Марья Михайловна Будиновская сидела рядом с Токаревым. Она вполголоса сказала ему:
— Ужасно помещики на нас злобятся! Не могут простить, что мы платим рабочим высокую цену. Этот самый Пантелеев на земском собрании такую филиппику произнес против Бориса… И вообще, я вам скажу, типы тут! Один допотопнее другого! Вот Алексей Иванович много может вам рассказать про них.
Она заглянула на сидевшего рядом земского врача Голицынского.
Загорелый, с угрюмым и интеллигентным лицом, Голицынский лениво спросил:
— Это насчет чего?
— Я говорю, что вам приходится наблюдать наших деятелей в довольно-таки непривлекательном свете.
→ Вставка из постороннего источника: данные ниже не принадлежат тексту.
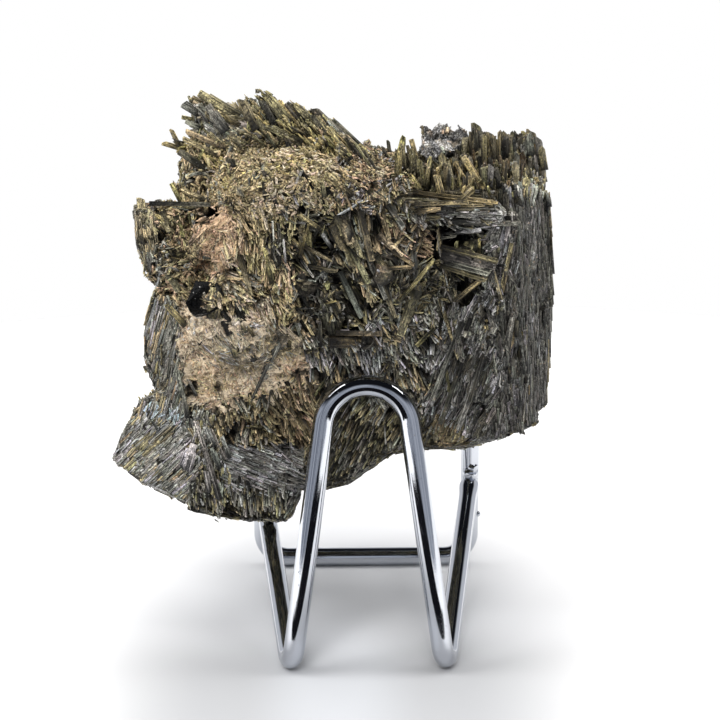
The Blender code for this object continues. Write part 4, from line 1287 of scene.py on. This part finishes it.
def hollowness(spots, voids):
    """From 0 on solid ground to 1 in the cavities that take up about a share voids."""
    waves = np.array([noise.noise(Vector(spot) * VOID_SCALE) for spot in spots])
    edge = VOID_LEVEL - VOID_GAIN * np.sqrt(voids)
    return np.clip((waves - edge) / VOID_EDGE, 0, 1) * (voids > 0)


def grow_region(name, spots, normals, rock, habits, lines, dice):
    """The crystals of one region, as rows of numbers."""
    spec = REGIONS[name]
    open_here = hollowness(spots, np.full(len(spots), spec["voids"])) > 0.5
    spots, normals = spots[~open_here], normals[~open_here]
    patch = patches(spots)
    count = len(spots)
    size = dice.random(count)
    length = spec["length"][0] + (spec["length"][1] - spec["length"][0]) * size ** 1.3
    width = spec["width"][0] + (spec["width"][1] - spec["width"][0]) * (
        0.5 * size ** 1.6 + 0.5 * dice.random(count) ** 1.6)
    thickness = width * dice.uniform(*spec["flat"], count)
    proud = dice.uniform(*spec["proud"], count)
    stray = 0.75 * patch + 0.45 * dice.uniform(-1, 1, (count, 3))
    growth = np.array(spec["grow"]) + stray * spec["spread"]
    if spec["lift"] is None:
        along = unit(growth)
        low = np.maximum(0, 0.12 - (along * normals).sum(1))
        along = unit(along + normals * low[:, None])
    else:
        flat = unit(growth - normals * (growth * normals).sum(1)[:, None])
        along = unit(flat + normals * dice.uniform(*spec["lift"], count)[:, None])
    across = unit(np.cross(along, normals))
    roll = dice.normal(0, 0.5 if spec["habit"] == "blade" else 0.18, count)[:, None]
    across = across * np.cos(roll) + np.cross(along, across) * np.sin(roll)
    tip = spots + normals * (proud - thickness * 0.4)[:, None]
    first, kinds = habits[spec["habit"]]
    shape = first + dice.integers(0, kinds, count)
    alike = dice.random(count) < BUNDLE_ALIKE
    lot = np.where(alike, (patch[:, 1] + 1) / 2, dice.random(count))
    tints = tints_of(spec["mix"], lot, spec["vary"], dice)
    low_side, high_side = spec["proud"]
    level = (proud - low_side) / (high_side - low_side)
    buried_shade = ((1 - level) * min(1.0, (high_side - low_side) / 1.5))[:, None]
    under = colour_values(spec["under"])
    bundle = np.exp(patch[:, 2] * spec["vary"] * 0.8)[:, None]
    # Painted shade: crystals whose tips lie lower are drawn darker and pulled towards the region's
    # under colour; light is the region's brightness, partly painted light and shade.
    tints = (tints * (1 - 0.8 * buried_shade) + under * 0.6 * buried_shade) * bundle * spec["light"]
    tints = in_range(tints)
    dust = spec["dust"] * dice.uniform(0.5, 1.3, count) * (1 - 0.8 * buried_shade[:, 0])
    luck = dice.random(count)
    lying = spec["sink"] < 0.5
    length = np.array([
        trimmed(rock, t, a, size, max(reach, 0), lying)
        for t, a, size, reach in zip(tip, along, length, proud)
    ])
    good = length > 1.2 * width
    # How much of a crystal shows above the mass sets how far down its painted root shade reaches.
    shown = np.minimum(
        length, (proud + spec["sink"]) / np.maximum((along * normals).sum(1), 0.04))
    share = np.clip(shown / np.maximum(length, 0.01), 0.12, 1.0)
    deep = (share - 1) / share
    if lying:
        deep = np.full(count, 0.45)
    wire = stand_sizes().wire_radius / MM
    good &= clear_of_wires(tip, along, length, width, lines, wire)
    rows = np.column_stack(
        (shape, tip, along, across, length, width, thickness, tints, dust, deep, luck))
    return rows[good]


def single_crystals(rock, habits, dice):
    """The large crystals that stand out, rooted where the view meets the specimen."""
    found = {}
    for piece, group in SINGLES.items():
        for colour, habit, crystals in group:
            for tip_u, tip_v, root_u, root_v, width, flat, tip_out, root_out in crystals:
                found.setdefault(piece, []).append(placed_by_view(
                    rock, habits[habit], colour, (tip_u, tip_v), (root_u, root_v),
                    (tip_out, root_out), width * SINGLE_WIDTH, flat, SINGLE_LIGHT[piece], dice))
    for piece, fringes in FRINGES.items():
        for colours, habit, line, (run_u, run_v), count, widths, out, stray in fringes:
            at_u = np.linspace(line[0][0], line[-1][0], count)
            at_v = np.interp(at_u, [u for u, _ in line], [v for _, v in line])
            for u, v in zip(at_u, at_v):
                tip = (u + dice.uniform(-1, 1), v + stray * dice.uniform(-0.3, 1))
                root = (tip[0] + run_u + dice.uniform(-5, 5),
                        tip[1] + run_v * dice.uniform(0.7, 1.2))
                if met_further_on(rock, tip, root) is None:
                    continue
                found.setdefault(piece, []).append(placed_by_view(
                    rock, habits[habit], dice.choice(colours), tip, root,
                    (out * dice.uniform(-1, 1), -0.8), dice.uniform(*widths), 0.8,
                    SINGLE_LIGHT[piece] * dice.uniform(0.5, 1.3), dice))
    return {piece: np.array(rows) for piece, rows in found.items()}


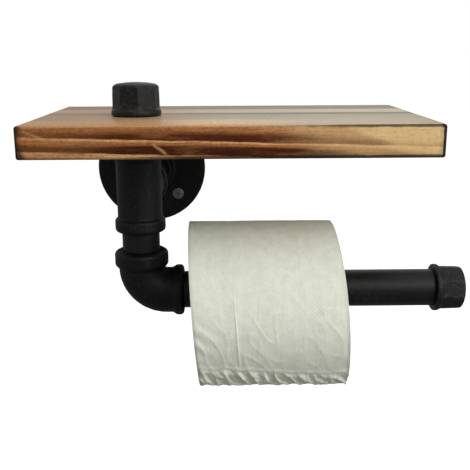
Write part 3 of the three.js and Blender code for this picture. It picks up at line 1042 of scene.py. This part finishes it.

— А-а!.. — Голицынский помолчал. — Да вот вам случай с коллегой моим, врачом соседнего участка, — заговорил он неохотно, как будто его заставляли говорить против воли. — Зовет его в свой приют для сирот земский начальник, гласный. У мальчика оказывается гнойный плеврит. Пожалуйста, будьте добры сделать дезинфекцию. — Дезинфекция не нужна, болезнь не заразительная. — А я требую! Врач пожал плечами и уехал. Земский пишет в управу бумагу, — в приюте, дескать, открылась заразная болезнь, а земский врач отказывается сделать дезинфекцию. Из управы запрос к врачу: почему? — Потому, что не было никаких оснований исполнять невежественные требования господина земского начальника. Назначается расследование, и результат: врача «для улучшения местных отношений» переводят в другой участок.